* **Stated goal**: Pull every line holding the string "part" from the records below.

* **Records provided**:
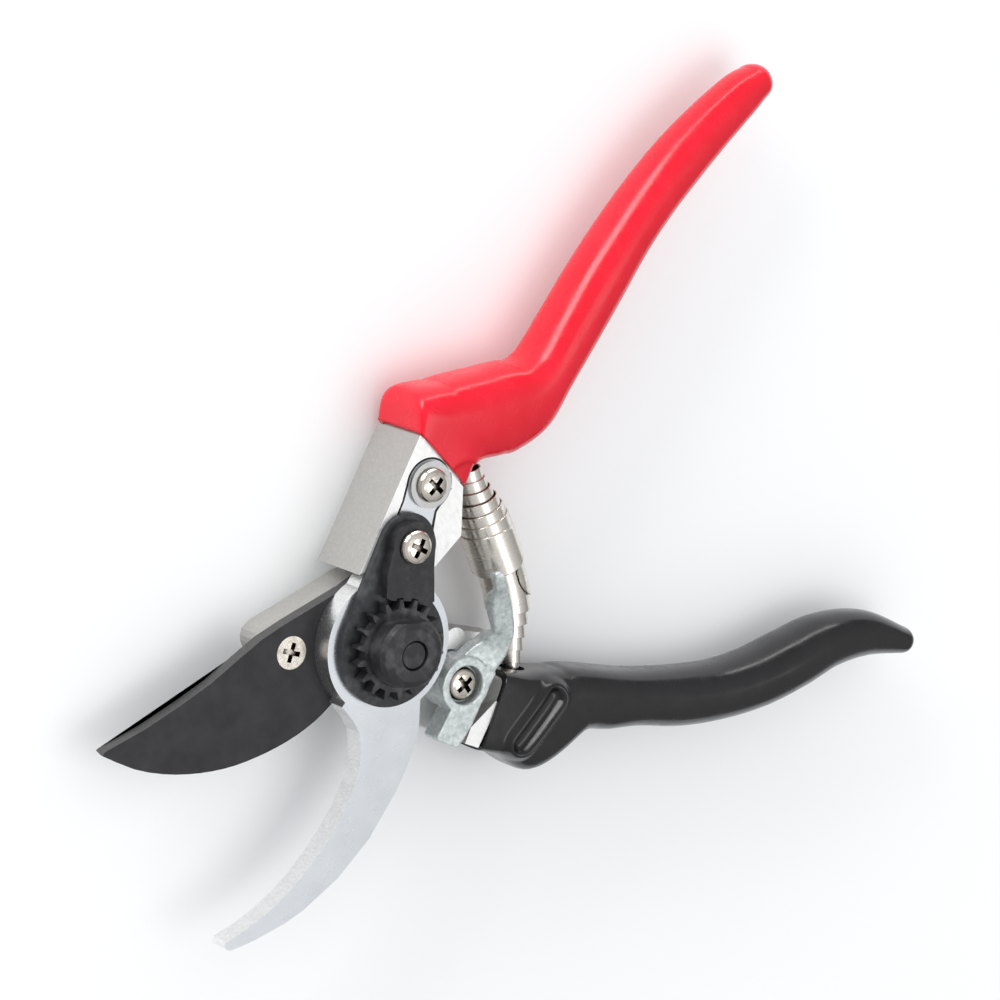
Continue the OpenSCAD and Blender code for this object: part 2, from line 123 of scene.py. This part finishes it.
def add_mesh(name, points, faces, smooth=True):
    mesh = bpy.data.meshes.new(name)
    mesh.from_pydata([Vector(p) * MM for p in points], [], faces)
    mesh.validate()
    bm = bmesh.new()
    bm.from_mesh(mesh)
    bmesh.ops.recalc_face_normals(bm, faces=bm.faces)
    for face in bm.faces:
        face.smooth = smooth
    bm.to_mesh(mesh)
    bm.free()
    obj = bpy.data.objects.new(name, mesh)
    bpy.context.scene.collection.objects.link(obj)
    return obj


def bridge(first, second, count):
    """Quads between two rings of points, given by the index of each one's first point."""
    return [(first + j, first + (j + 1) % count, second + (j + 1) % count, second + j)
            for j in range(count)]


def tube_faces(rings, count, closed_start=True):
    """Faces of a tube through rings of count points each, closed at its end."""
    faces = []
    for i in range(rings - 1):
        faces += bridge(i * count, (i + 1) * count, count)
    if closed_start:
        faces.append(tuple(reversed(range(count))))
    faces.append(tuple(range((rings - 1) * count, rings * count)))
    return faces


def apply_modifiers(obj):
    """Replaces an object's mesh with what its modifiers make of it."""
    graph = bpy.context.evaluated_depsgraph_get()
    mesh = bpy.data.meshes.new_from_object(obj.evaluated_get(graph))
    old = obj.data
    obj.modifiers.clear()
    obj.data = mesh
    mesh.name = obj.name
    bpy.data.meshes.remove(old)


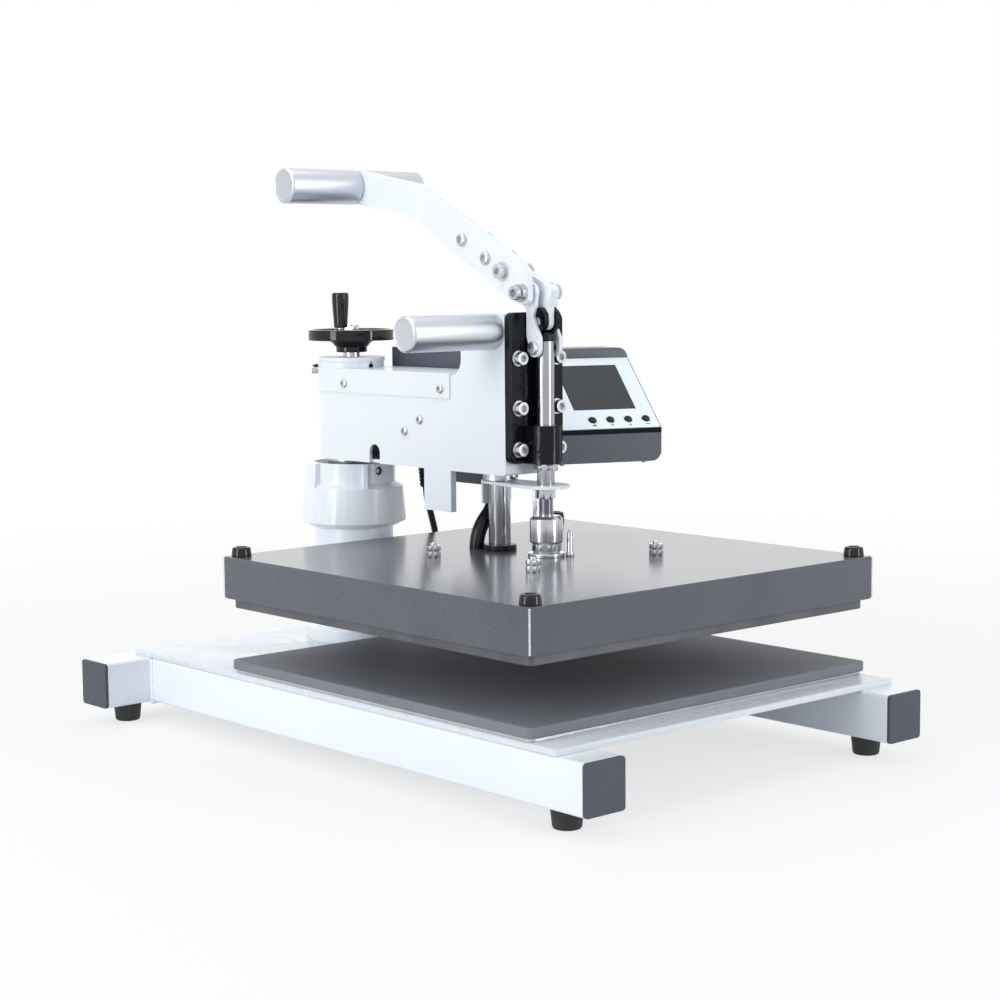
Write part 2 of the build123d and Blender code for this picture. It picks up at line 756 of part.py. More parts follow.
def drilled_grip(inner, outer):
    """A grip with the stud's blind hole from its inner end."""
    toward = 1 if inner > outer else -1
    hole_end = inner - toward * 30
    low = min(inner + toward, hole_end)
    high = max(inner + toward, hole_end)
    bar = cross_rod(grip_radius, min(inner, outer), max(inner, outer), grip_y, grip_z)
    bar = chamfer(bar.edges().filter_by(GeomType.CIRCLE), grip_bevel)
    return bar - cross_rod(grip_stud_radius, low, high, grip_y, grip_z)


save(drilled_grip(plate_left, plate_left - left_grip_length), "left_grip")
save(drilled_grip(plate_right, plate_right + right_grip_length), "right_grip")
save(cross_rod(grip_stud_radius, plate_left - 29, plate_right + 29, grip_y, grip_z), "grip_stud")

# ---- Toggle links: places are (y, z) from the fulcrum ----
link_outline = from_fulcrum([
    (crank_y - 8.8, crank_z + 1.0),
    (crank_y - 7.0, crank_z - 11.0),
    (1.4, 5.0),
    (-2.0, -3.0),
    (-7.5, -13.0),
    (-7.5, -crosshead_drop),
    (6.0, -crosshead_drop),
    (9.2, -12.0),
    (9.2, 9.0),
    (14.0, 16.0),
    (14.0, crank_z),
])
link_radii = [0, 6, 4, 6, 6, 0, 0, 8, 4, 4, 0]


def toggle_link(left, right):
    """One S-shaped link between the crank pin and the press shaft's pin."""
    body = side_plate(FilletPolyline(*link_outline, radius=link_radii, close=True), left, right)
    body += cross_rod(link_upper_radius, left, right, pivot_y, pivot_z)
    body += cross_rod(link_lower_radius, left, right, shaft_y, crosshead_z)
    body -= cross_rod(lever_bolt_radius + running_clearance, left - 1, right + 1, pivot_y, pivot_z)
    return body - cross_rod(link_pin_radius, left - 1, right + 1, shaft_y, crosshead_z)


def link_pin(side):
    """A riveted pin with a round head, in a link's lower eye."""
    shank = cross_rod(link_pin_radius, link_inner, link_outer + 0.5, 0, 0)
    head = cross_rod(link_pin_head_radius, link_outer, link_outer + link_pin_head, 0, 0)
    head = fillet(head.edges().sort_by(Axis.X)[-1], 1.2)
    turn = 0 if side > 0 else 180
    return Pos(0, shaft_y, crosshead_z) * Rot(0, 0, turn) * (shank + head)


save(Compound(children=[toggle_link(-link_outer, -link_inner), toggle_link(link_inner, link_outer)]), "toggle_links")
save(Compound(children=[link_pin(-1), link_pin(1)]), "link_pins")

# ---- Press shaft, coupling, yoke and guide post ----
save(rod(shaft_head_radius, shaft_top, shaft_head_top, 0, shaft_y), "shaft_head")
shaft_tail = yoke_bottom - lock_nut_height
press_shaft = rod(shaft_radius, yoke_bottom, shaft_top, 0, shaft_y)
press_shaft += rod(rod_radius, coupling_bottom, yoke_bottom, 0, shaft_y)
save(press_shaft, "press_shaft")
coupling_top = coupling_bottom + coupling_height
coupling = rod(coupling_radius, coupling_bottom, coupling_top, 0, shaft_y)
coupling = chamfer(coupling.edges().sort_by(Axis.Z)[-1], coupling_bevel)
coupling -= rod(rod_radius, coupling_bottom - 1, coupling_top + 1, 0, shaft_y)
gauge_rod = rod(gauge_rod_radius, coupling_top - 1, yoke_bottom, gauge_rod_x, gauge_rod_y)
save(coupling + gauge_rod, "shaft_coupling")


def press_flange(radius, height, bore, y):
    """A round foot on the heat platen's cover, with a bore for its shaft."""
    return rod(radius, cover_top, cover_top + height, 0, y) - rod(bore, cover_top - 1, cover_top + height + 1, 0, y)


shaft_flange = rod(coupling_flange_radius, cover_top, cover_top + coupling_flange, 0, shaft_y)
post_flange = press_flange(guide_flange_radius, guide_flange_height, guide_radius, guide_y)
save(Compound(children=[shaft_flange, post_flange]), "platen_flanges")
coupling_nut = hexagon(coupling_nut_flats, cover_top + coupling_flange, coupling_bottom, 0, shaft_y)
lock_nut = hexagon(lock_nut_flats, shaft_tail, yoke_bottom, 0, shaft_y)
lock_nut -= rod(rod_radius, shaft_tail - 1, yoke_bottom + 1, 0, shaft_y)
save(Compound(children=[coupling_nut, lock_nut]), "shaft_nuts")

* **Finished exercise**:
Continue the OpenSCAD and Blender code for this object: part 2, from line 123 of scene.py. This part finishes it.
Write part 2 of the build123d and Blender code for this picture. It picks up at line 756 of part.py. More parts follow.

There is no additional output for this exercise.